▶ Stated goal: Every line that holds the string "hinge" is to be identified and copied.

▶ Data extract:
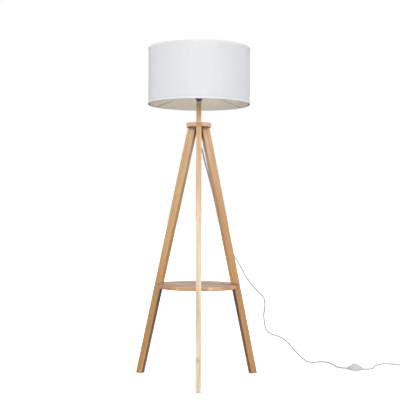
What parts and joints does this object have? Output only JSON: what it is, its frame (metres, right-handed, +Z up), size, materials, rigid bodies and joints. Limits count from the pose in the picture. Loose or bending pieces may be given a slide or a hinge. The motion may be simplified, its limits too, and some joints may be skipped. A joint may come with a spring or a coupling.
{
  "type": "tripod floor lamp",
  "caption": "Floor lamp on a tapered wooden tripod with a round shelf, a white fabric drum shade on a short wooden stem, an inline foot switch and a coiled mains lead.",
  "frame": {"origin": "on the floor under the axis that the stem, the shade and the three-legged stand share", "axes": "+Z up along that axis; -Y is the front, where one leg stands; +X is the right, where the lead runs out"},
  "size_m": [1.391, 0.8082, 1.4645],
  "materials": {
    "leg_wood": "pale oak with a clear matt lacquer",
    "head_wood": "pale oak with a clear matt lacquer",
    "shelf_wood": "pale oak board with a clear matt lacquer",
    "stem_wood": "pale oak dowel with a clear matt lacquer",
    "felt": "brown felt",
    "zinc": "zinc plated",
    "white_moulding": "moulded, satin",
    "lead": "white PVC sheath, satin",
    "holder_black": "moulded, satin black",
    "holder_core": "pale ceramic core",
    "brass": "bare",
    "shade_wire": "white powder coat",
    "shade_cloth": "off-white woven cotton",
    "shade_backing": "warm white styrene sheet",
    "hem_cloth": "off-white cotton tape",
    "switch_shell": "moulded, semi-gloss",
    "switch_cap": "moulded, semi-gloss",
    "spring_steel": "spring wire",
    "plug_white": "moulded, semi-gloss",
    "nickel": "nickel plated",
    "pin_black": "moulded"
  },
  "bodies": {
    "lamp": {"leg_front": "leg_wood", "leg_back_right": "leg_wood", "leg_back_left": "leg_wood", "leg_plugs": "leg_wood", "disc_plugs": "head_wood", "head_disc": "head_wood", "shelf": "shelf_wood", "stem": "stem_wood", "foot_pads": "felt", "leg_screws": "zinc", "shelf_screws": "zinc", "threaded_rod": "zinc", "rod_nut": "zinc", "rod_washer": "zinc", "cord_gland": "white_moulding", "cord_in_stem": "lead", "cord_to_switch": "lead", "cord_to_coil": "lead", "cord_coil": "lead", "cord_to_plug": "lead", "holder_cap": "holder_black", "holder_body": "holder_black", "holder_insert": "holder_core", "screw_shell": "brass", "centre_contact": "brass", "holder_terminals": "brass", "switch_terminals": "brass", "switch_base": "switch_shell", "switch_cover": "switch_shell", "switch_spring": "spring_steel", "switch_screws": "zinc", "plug_body": "plug_white", "plug_pins": "nickel", "pin_sleeves": "pin_black"},
    "shade": {"spider": "shade_wire", "top_rim_wire": "shade_wire", "bottom_rim_wire": "shade_wire", "shade_fabric": "shade_cloth", "shade_liner": "shade_backing", "top_hem_tape": "hem_cloth", "bottom_hem_tape": "hem_cloth"},
    "ring": {"clamp_ring": "holder_black"},
    "button": {"switch_button": "switch_cap"}
  },
  "joints": [
    {"name": "shade_lift", "type": "slide", "parent": "lamp", "child": "shade", "axis": [0, 0, 1], "range_m": [0, 0.12]},
    {"name": "ring_turn", "type": "hinge", "parent": "shade", "child": "ring", "pos_m": [0, 0, 1.303], "axis": [0, 0, 1], "range_deg": [0, 720]},
    {"name": "switch_press", "type": "slide", "parent": "lamp", "child": "button", "axis": [0, 0, -1], "range_m": [0, 0.003], "stiffness_N_per_m": 800, "springref_m": -0.002, "deforming": ["switch_spring"]}
  ]
}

▶ Exercise response:
What parts and joints does this object have? Output only JSON: what it is, its frame (metres, right-handed, +Z up), size, materials, rigid bodies and joints. Limits count from the pose in the picture. Loose or bending pieces may be given a slide or a hinge. The motion may be simplified, its limits too, and some joints may be skipped. A joint may come with a spring or a coupling.
    {"name": "ring_turn", "type": "hinge", "parent": "shade", "child": "ring", "pos_m": [0, 0, 1.303], "axis": [0, 0, 1], "range_deg": [0, 720]},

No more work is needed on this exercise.